WISE initiative: Leading through Private Sector Collaboration
According to the 2015 Nasscom Startup Ecosystem Report, funding for women-led startups in India was $0.168 billion in that year, when compared with the overall figure of $5 billion. Better access to loans and other channels of funding will drive up women entrepreneur numbers in the country while enabling more female-run businesses to achieve financial stability and funding for scale.
The EY G20 Entrepreneurship Barometer 2013 survey, says the influence of role models for women, and access to mentorship and advice is critical for existing and would-be women entrepreneurs. Mentorship and networks also enable an entrepreneur to establish and consolidate credibility with existing investors and build relationships with more diverse, and more substantial, providers of capital.
While the WISE initiative will be driven by industries and industry groups in the private sector, governments can take steps to promote these efforts. For instance, Intel and WISE are considering “Back to Work” programmes that involve skills training for women to re-enter the workforce after breaks in formal employment. There is strong support from India’s state governments to broaden the reach of such programmes to increase female participation in India’s workforce.

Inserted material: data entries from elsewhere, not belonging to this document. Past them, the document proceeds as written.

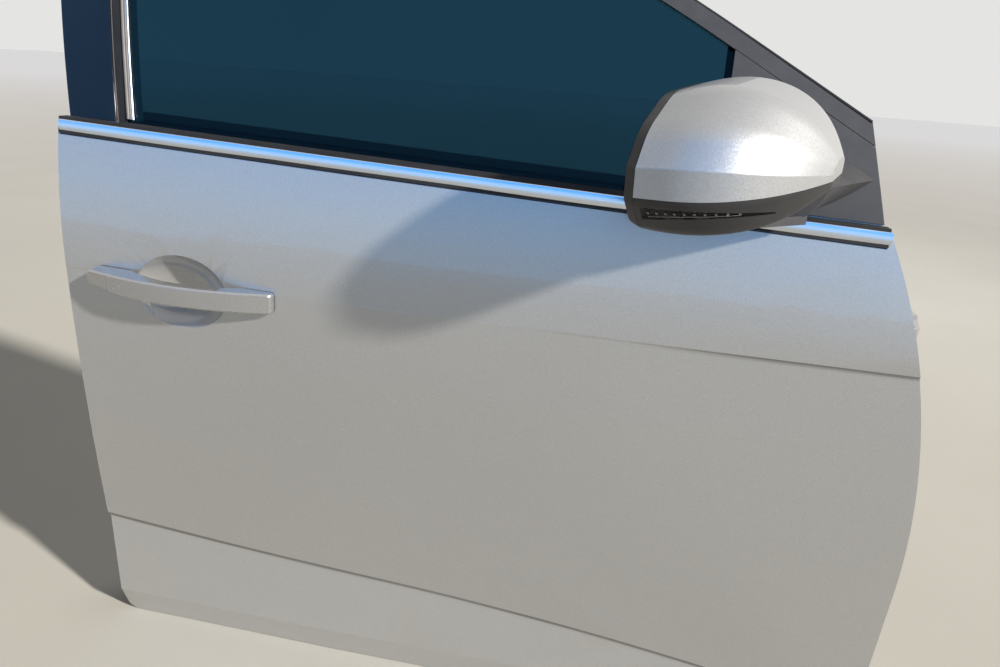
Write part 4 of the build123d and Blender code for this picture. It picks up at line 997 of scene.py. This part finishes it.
class DOOR_OT_handle(bpy.types.Operator):
    """Makes the pull handle with its lock cap and rubber pads"""

    bl_idname = "door.handle"
    bl_label = "Pull handle"

    def execute(self, context):
        soften("handle_bar", "pull_handle", "grip", "handle_paint", 0.0014, 20, 40)
        soften("handle_lock_cap", "lock_cap", "grip", "handle_paint", 0.0014, 20, 40)
        soften("handle_pad_rear", "rear_handle_pad", "seal", "rubber_seals", 0.0002)
        soften("handle_pad_front", "front_handle_pad", "seal", "rubber_seals", 0.0002)
        outline = []
        for step in range(33):
            angle = 2 * math.pi * step / 32 - math.pi / 2
            across, up = (
                math.copysign(abs(share) ** TOUCH_SQUARENESS, share)
                for share in (math.cos(angle), math.sin(angle))
            )
            x = TOUCH_CENTRE[0] + TOUCH_HALF[0] * across
            z = TOUCH_CENTRE[1] + TOUCH_HALF[1] * up
            place, normal = on_node("handle_bar", (x, -0.3, z), (0, 1, 0))
            outline.append(place + normal * 0.0001)
        bead("lock_touch_rim", outline, 0.0004, "grip", "handle_paint")
        return {"FINISHED"}


class DOOR_OT_inside(bpy.types.Operator):
    """Makes the door card, its armrest, grille, release and switches"""

    bl_idname = "door.inside"
    bl_label = "Inside trim"

    def execute(self, context):
        soften("door_card", "moulded_card", "trim", "card_dark", 0.0015)
        roll = soften("waist_roll", "padded_waist_roll", "soft", "card_dark", 0.002)
        soften("sail_lining", "sail_inner_cover", "trim", "card_dark", 0.001)
        rest = soften("armrest", "armrest_pad", "soft", "armrest_skin", 0.0035, 30)
        soften("speaker_grille", "round_speaker_grille", "grille", "grille_dark", 0.0006)
        soften("release_bezel", "release_cup", "dark", "trim_satin", 0.0006)
        soften("release_lever", "inside_release", "satin", "trim_satin", 0.0008)
        soften("window_switches", "switch_plate", "gloss", "switch_black", 0.0005)
        bpy.ops.object.select_all(action="DESELECT")
        bpy.ops.mesh.primitive_uv_sphere_add(segments=8, ring_count=6, radius=1.0, location=(0, 0, 0))
        stitch = context.object
        sized(stitch, (0.0021, 0.00055, 0.00055))
        bpy.ops.object.shade_smooth()
        seam = [FIRST_STITCH + STITCH_STEP * step for step in range(STITCHES)]
        spots = [((x, seam_y(x), STITCH_Z), None) for x in seam]
        settle_copies(stitch, spots, "armrest_stitching", "thread", "armrest_skin")
        # The beads' ends are (x, z)
        for name, rear, front, radius, finish, slot in (
            ("card_bright_bead", (-0.905, 0.176), (-0.365, 0.214), 0.0022, "satin", "trim_satin"),
            ("card_lower_bead", (-0.905, 0.166), (-0.365, 0.204), 0.0012, "gloss", "switch_black"),
        ):
            line = []
            for step in range(13):
                share = step / 12
                x = rear[0] + (front[0] - rear[0]) * share
                z = rear[1] + (front[1] - rear[1]) * share + 0.010 * math.sin(math.pi * share)
                place, _ = on_node("door_card", (x, 0.4, z), (0, -1, 0))
                line.append(place + Vector((0, 0.0002, 0)))
            bead(name, line, radius, finish, slot)
        return {"FINISHED"}


class DOOR_OT_hardware(bpy.types.Operator):
    """Makes the hinges, the latch with its screws, and the rubber plugs"""

    bl_idname = "door.hardware"
    bl_label = "Hinges and latch"

    def execute(self, context):
        for end in ("upper", "lower"):
            soften(
                f"hinge_pillar_leaf_{end}", f"pillar_leaf_{end}", "inside", "hinge_steel", 0.0006,
                body="pillar",
            )
            soften(f"hinge_door_leaf_{end}", f"door_leaf_{end}", "inside", "hinge_steel", 0.0006)
        soften("latch", "latch_case", "steel", "latch_steel", 0.0006)
        spots = []
        for y, z in SCREWS_AT:
            place, _ = on_node("inner_panel", (-1.2, y, z), (1, 0, 0))
            spots.append((place, (-1, 0, 0)))
        settle_copies(star_screw(*SCREW), spots, "latch_screws", "steel", "latch_steel")
        spots = []
        for start, aim in PLUG_LINES:
            place, _ = on_node("inner_panel", start, (aim, 0, 0))
            spots.append((place, (-aim, 0, 0)))
        settle_copies(round_plug(*PLUG), spots, "rubber_plugs", "seal", "rubber_seals")
        return {"FINISHED"}


class DOOR_PT_panel(bpy.types.Panel):
    """Lists the door's steps and colours"""

    bl_label = "Estate car front door"
    bl_idname = "DOOR_PT_panel"
    bl_space_type = "VIEW_3D"
    bl_region_type = "UI"
    bl_category = "Door"

    def draw(self, context):
        for step in STEPS:
            self.layout.operator(step)
        for name in DoorColours.__annotations__:
            self.layout.prop(context.scene.door_colours, name)


CLASSES = (
    DoorColours, DOOR_OT_stage, DOOR_OT_finishes, DOOR_OT_outside, DOOR_OT_mirror, DOOR_OT_handle,
    DOOR_OT_inside, DOOR_OT_hardware, DOOR_PT_panel,
)
STEPS = (
    "door.stage", "door.finishes", "door.outside", "door.mirror", "door.handle", "door.inside",
    "door.hardware",
)


def register():
    for cls in CLASSES:
        bpy.utils.register_class(cls)
    bpy.types.Scene.door_colours = bpy.props.PointerProperty(type=DoorColours)


def unregister():
    del bpy.types.Scene.door_colours
    for cls in reversed(CLASSES):
        bpy.utils.unregister_class(cls)


def main():
    register()
    for step in STEPS:
        group, name = step.split(".")
        getattr(getattr(bpy.ops, group), name)()


if __name__ == "__main__":
    main()
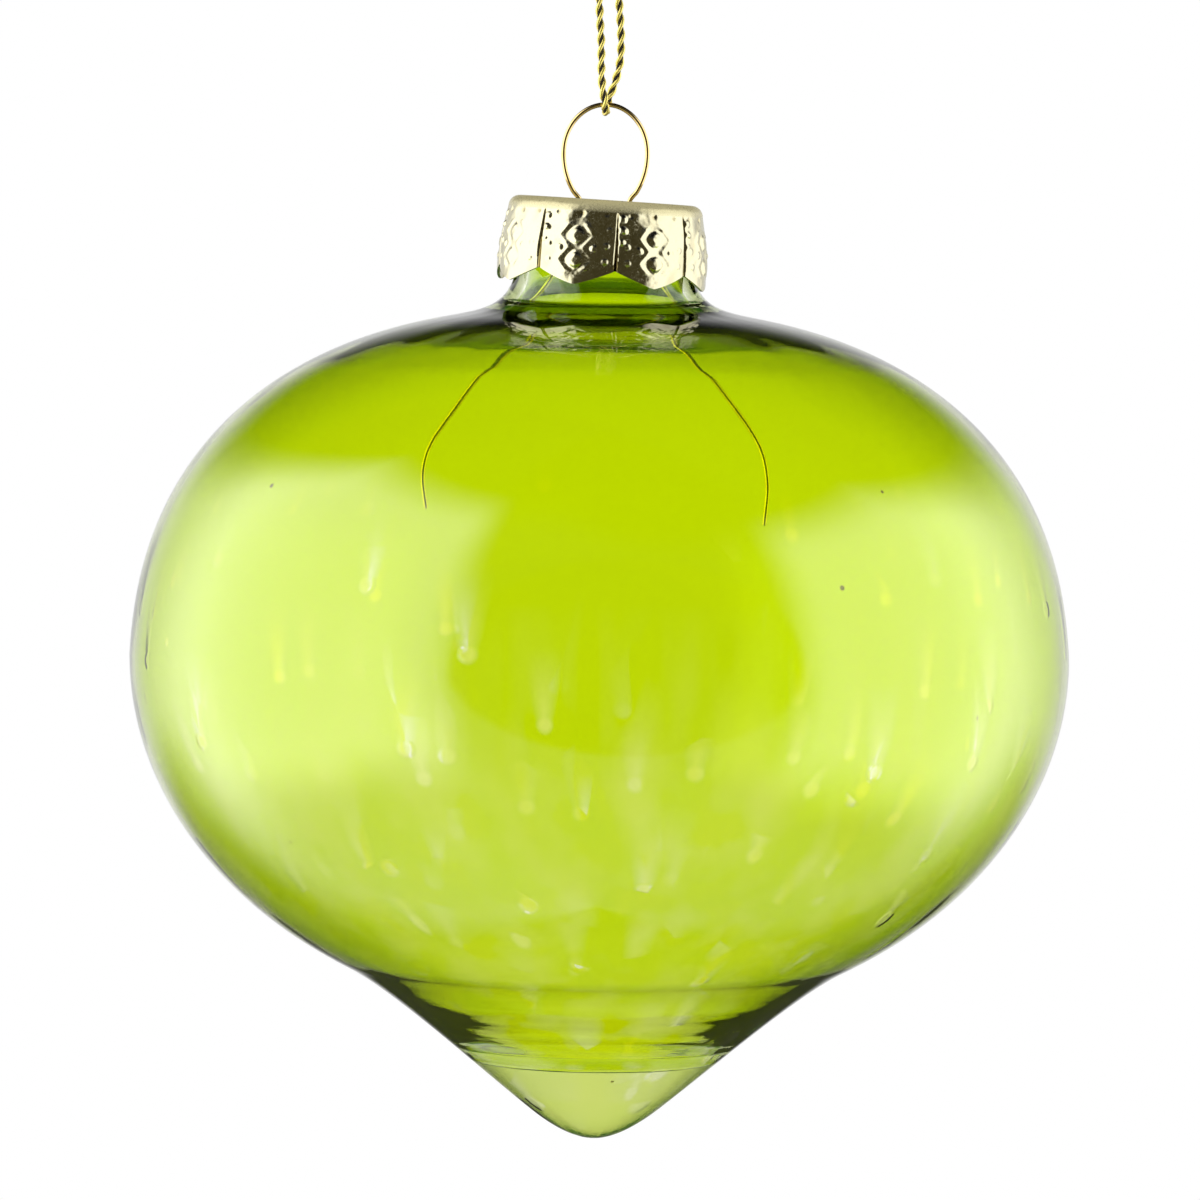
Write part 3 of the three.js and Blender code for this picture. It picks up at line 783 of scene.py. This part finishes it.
# Wire hanger.
WIRE_RADIUS, WIRE_STEP, WIRE_END = 0.25, 0.09, 0.12
RING_HALF, RING_STAND, RING_RISE, RING_FALL, RING_TURN = 4.45, 5.0, 5.15, 6.2, 130
WIRE_ENTRY, WIRE_JOINT, LEG_DROP, LEG_SPREAD = 1.1, 0.3, 1.4, 0.25
LEG_LEFT = [[7.1, 37], [11.7, 31.7], [15.4, 26.8], [18.3, 22.4], [19, 19.4], [18.6, 15.5]]
LEG_RIGHT = [[7.1, 37], [9.6, 32.8], [13.8, 27.1], [16.8, 22.4], [17.6, 18.6], [17.4, 14.1]]
ring_brass = drawn_brass("polished_drawn_brass", "#F3D894", "#C9A052", 0.09)
# Painted light: the legs' brass is paler and brighter than the ring's, though it is the same wire,
# so that they show as lit inside the green glass.
leg_brass_painted_brighter = drawn_brass("drawn_brass", "#FAE3A6", "#CFA850", 0.16)


def wire(name, points, brass, node):
    """A round wire through the points, all of which lie in the plane of the ring."""
    line = even(through(points, 24), WIRE_STEP)
    shell = bar(line, WIRE_RADIUS, 20, (0, 1, 0), WIRE_END)
    return piece(name, [shell], [brass], "hanger", [node])


def hanger_ring_path():
    """An upright ellipse, drawn a little longer below its widest level, from one hole in the cap
    round to the other, and straight down into either hole."""
    turn = np.radians(RING_TURN * np.linspace(-1, 1, 15))
    rise = np.where(np.cos(turn) > 0, RING_RISE, RING_FALL)
    ring = np.stack([
        RING_HALF * np.sin(turn), 0 * turn, CAP_TOP + RING_STAND + rise * np.cos(turn)], axis=1)
    down = np.array([[WIRE_SPACING, 0, CAP_TOP], [WIRE_SPACING, 0, CAP_TOP - WIRE_ENTRY]])
    return np.concatenate([down[::-1] * [-1, 1, 1], ring, down])


wire("spring_wire_ring", hanger_ring_path(), ring_brass, "hanger_ring")
for way, leg_path, node in ((-1, LEG_LEFT, "hanger_leg_left"), (1, LEG_RIGHT, "hanger_leg_right")):
    top = CAP_TOP - WIRE_ENTRY - WIRE_JOINT
    leg_points = [
        [way * WIRE_SPACING, 0, top], [way * (WIRE_SPACING + LEG_SPREAD), 0, top - LEG_DROP]]
    leg_points += [[way * out, 0, height] for out, height in leg_path]
    leg = wire("spring_wire_" + node[7:], leg_points, leg_brass_painted_brighter, node)
    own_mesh(leg)


# Floor, well under the hanging ornament, and the light of a plain white tent.
FLOOR_HEIGHT, FLOOR_RADIUS = -0.40, 0.4
PAPER_GLOW, PAPER_GLOW_THROUGH_GLASS = 0.36, 0.08  # the second is added to the first


def floor_paper():
    """Matt white paper. Seen directly or through glass it gets a little light of its own, so that
    it comes out as white as the backdrop, and it keeps its shadows. Mirrors don't show it: there
    the tent's table takes its place."""
    material, tree = new_material("matt_white_paper")
    path = add(tree, "ShaderNodeLightPath")
    fibres = noise(tree, object_place(tree), 3 * MM, 2.0)
    paper = add(tree, "ShaderNodeBsdfDiffuse", {"Color": tint(tree, fibres, "#D3D3D3", "#CFCFCE")})
    seen = calc(tree, "MAXIMUM", path["Is Camera Ray"], path["Is Transmission Ray"])
    straight = calc(tree, "LESS_THAN", path["Glossy Depth"], 0.5)
    plain = calc(tree, "MULTIPLY", seen, straight)
    lift = calc(tree, "MULTIPLY_ADD", path["Is Transmission Ray"], PAPER_GLOW_THROUGH_GLASS,
                PAPER_GLOW)
    glow = add(tree, "ShaderNodeEmission", {"Strength": calc(tree, "MULTIPLY", plain, lift)})
    both = add(tree, "ShaderNodeAddShader", {0: paper["BSDF"], 1: glow["Emission"]})["Shader"]
    clear = add(tree, "ShaderNodeBsdfTransparent")["BSDF"]
    mirrored = calc(tree, "SUBTRACT", 1.0, straight)
    shader = add(tree, "ShaderNodeMixShader", {0: mirrored, 1: both, 2: clear})["Shader"]
    add(tree, "ShaderNodeOutputMaterial", {"Surface": shader})
    return material


bpy.ops.mesh.primitive_circle_add(
    vertices=96, radius=FLOOR_RADIUS, fill_type="NGON", location=(0, 0, FLOOR_HEIGHT))
floor = bpy.context.object
floor.name = "floor"
floor.data.materials.append(floor_paper())


def tent_walls(tree, turn, above, aside):
    """How bright the tent is: two lights, of which the left one is brighter and taller, that fade
    towards the back, a dark roof over them, a dark front with the opening for the camera, and a
    table. All angles are in degrees: round from the camera and positive to the right, above the
    horizon, and to either side. Returned with where the opening is."""
    mouth_turn, mouth_rise, mouth_half_width, mouth_half_height = 7.0, 4.0, 43.0, 34.0
    off_mouth = calc(tree, "SUBTRACT", turn, mouth_turn)
    gain = eased(tree, turn, -20.0, 20.0, 2.1, 1.75)
    height = eased(tree, turn, -20.0, 20.0, 53.0, 43.0)
    fade = eased(tree, aside, 112.0, 145.0, 1.0, eased(tree, turn, -20.0, 20.0, 0.4, 0.45))
    lights = calc(tree, "MULTIPLY", gain, fade)
    edge = between(tree, ramp(tree, aside, 95.0, 150.0), height, 17.0)
    over = calc(tree, "SUBTRACT", above, edge)
    lit = between(tree, eased(tree, over, -9.0, 7.0), lights, 0.01)
    # The opening is an ellipse, where the squares of both shares sum to one.
    wide = calc(tree, "DIVIDE", off_mouth, mouth_half_width)
    mouth_aside = calc(tree, "ABSOLUTE", off_mouth)
    tall = calc(tree, "DIVIDE", calc(tree, "SUBTRACT", above, mouth_rise), mouth_half_height)
    wide_part = calc(tree, "MULTIPLY", wide, wide)
    far = calc(tree, "ADD", wide_part, calc(tree, "MULTIPLY", tall, tall))
    front = eased(tree, mouth_aside, 37.0, 52.0, eased(tree, above, -4.0, -20.0, 0.02, 0.17))
    shaded = calc(tree, "MULTIPLY", lit, front)
    opening = eased(tree, far, 1.1, 0.9)
    open_dark = between(tree, opening, shaded, 0.06)
    table_share = eased(tree, above, -22.0, -46.0)
    table = eased(tree, turn, -60.0, -20.0, 0.65, 0.4)
    return between(tree, table_share, open_dark, table), opening


def tent_light():
    """White for what is seen directly or through the glass, and plain white light on dull
    surfaces. What is mirrored is a light tent: bright sides, a white back, a dark roof, a pale
    table below, and the dark round opening that the camera looks through."""
    world = bpy.data.worlds.new("light_tent")
    bpy.context.scene.world = world
    world.use_nodes = True
    tree = world.node_tree
    tree.nodes.clear()
    way = split(tree, add(tree, "ShaderNodeTexCoord")["Generated"])
    turn = calc(tree, "ARCTAN2", way["X"], calc(tree, "MULTIPLY", way["Y"], -1.0))
    rise = calc(tree, "ARCSINE", way["Z"])
    turn = calc(tree, "DEGREES", turn)
    above = calc(tree, "DEGREES", rise)
    aside = calc(tree, "ABSOLUTE", turn)
    tent, opening = tent_walls(tree, turn, above, aside)
    path = add(tree, "ShaderNodeLightPath")
    mirrored = calc(tree, "GREATER_THAN", path["Glossy Depth"], 0.5)
    # What is mirrored inside the glass has gone through the lacquer twice, and the light that
    # leaves it downwards through the thick ring above the point is dark green.
    within = calc(tree, "GREATER_THAN", path["Transmission Depth"], 0.5)
    inner = calc(tree, "MULTIPLY", within, mirrored)
    back = eased(tree, aside, 118.0, 150.0)
    upper = tint(tree, eased(tree, above, -14.0, -28.0), "#E8F2B4", "#44751A")
    film = tint(tree, eased(tree, above, -34.0, -54.0), upper, "#DDEB62")
    tinted = calc(tree, "MULTIPLY", inner, back)
    # The room beyond the opening is warm.
    beyond = calc(tree, "MULTIPLY", opening, mirrored)
    room = tint(tree, beyond, (1.0, 1.0, 1.0, 1.0), (1.0, 0.86, 0.4, 1.0))
    colour = tint(tree, tinted, room, film)
    # Behind the ornament and below it, nothing bright stands that its outside could mirror.
    low_back = calc(tree, "MULTIPLY", back, eased(tree, above, -15.0, -28.0, 0.0, 0.92))
    under_back = calc(tree, "MULTIPLY", back, eased(tree, above, -9.0, -19.0, 0.0, 0.96))
    outside = calc(tree, "SUBTRACT", 1.0, within)
    darker = between(tree, calc(tree, "MULTIPLY", under_back, outside), tent, 0.0)
    low_inner = calc(tree, "MULTIPLY", low_back, within)
    shown = between(tree, low_inner, darker, 0.95)
    strength = between(tree, mirrored, 1.0, shown)
    bright = add(tree, "ShaderNodeVectorMath", {0: colour, "Scale": strength}, operation="SCALE")
    # Light that wanders inside the glass comes out dark green wherever it goes.
    least = add(tree, "ShaderNodeVectorMath", {0: linear("#2C6410")[:3], "Scale": inner},
                operation="SCALE")
    seen = vector(tree, "MAXIMUM", bright["Vector"], least["Vector"])
    light = add(tree, "ShaderNodeBackground", {"Color": seen, "Strength": 1.0})["Background"]
    add(tree, "ShaderNodeOutputWorld", {"Surface": light})


tent_light()
bpy.context.scene.view_settings.view_transform = "Standard"

bpy.context.view_layer.update()
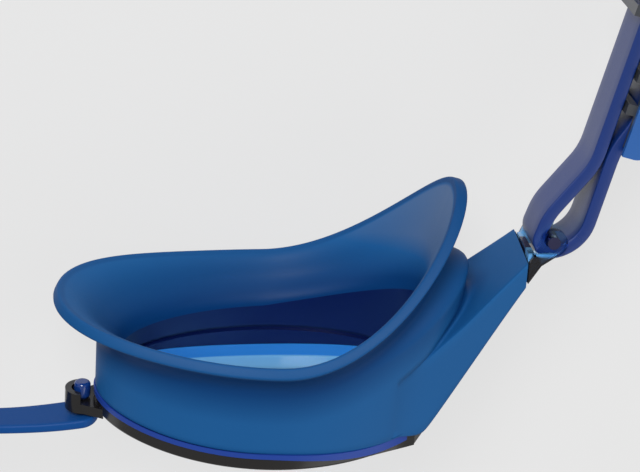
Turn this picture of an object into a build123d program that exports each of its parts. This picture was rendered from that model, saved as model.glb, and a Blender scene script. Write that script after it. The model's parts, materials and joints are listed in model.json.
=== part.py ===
"""Swim goggles: two eye cups on a flexible nose bridge, held by a looped head strap with a buckle at each side.

Design frame, in millimetres: X to the wearer's left, Y back towards the head, Z up, with X = 0 at the middle
of the nose and Z = 0 at the middle of the eye cups. The finished part is moved so that its origin is the centre
of its bounding box's base. Everything is built for the left side, and the right side is its mirror image.
"""

from build123d import *
from math import asin, cos, degrees, hypot, pi, radians, sin, sqrt, tan
import os

# ---- eye outline, seen from the front -------------------------------------------------------------------------
eye_nose_x = 16.0          # nose end of the cup
eye_width = 54.5           # nose end to temple end
eye_half_height = 16.8
eye_egg = 0.03             # how much fuller the temple half is than the nose half
outline_points = 24        # points that the closed outline spline passes through

# ---- layers of the cup, from the front back --------------------------------------------------------------------
face_radius = 80.0         # dome that the front of the bezel lies on
face_apex_y = -20.7        # where that dome is furthest forward
bezel_depth = 2.0
bezel_wall = 2.2
bezel_lip = 1.2            # how far the front lip reaches in over the lens
bezel_lip_depth = 0.8
bezel_rounding = 0.4       # radius of the bezel's outer front edge
lens_gap = 0.1             # clearance round the lens
lens_thickness = 1.8
lens_skirt_wall = 1.6      # the lens has a rim that turns back into the cup
lens_skirt_depth = 2.6
seat_line = 0.8            # depth of the coloured line between bezel and gasket
seat_proud = 0.15          # how far that line stands out of the wall
gasket_wall = 1.6
sleeve_back_y = -4.6       # back end of the rigid sleeve inside the gasket
groove_width = 0.9
groove_depth = 0.6
groove_to_lens = 1.8       # sleeve left between the groove and the lens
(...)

Working in partnership with NITI Aayog’s Women’s Entrepreneurship Cell (WEC), established to continue efforts launched at the GES, the WISE initiative will recommend policy reforms that would support entrepreneurship in India.
This cooperation and action will ensure the benefits of India hosting the GES will extend long beyond the Summit itself.
It is time we recommit ourselves to bold actions to improve women’s economic empowerment. Indeed, advancing conditions that support entrepreneurship will lift all boats.
Nisha Biswal is the President of the US-India Business Council and former assistant secretary of state for south and central Asia. Nivruti Rai is the country head of Intel India.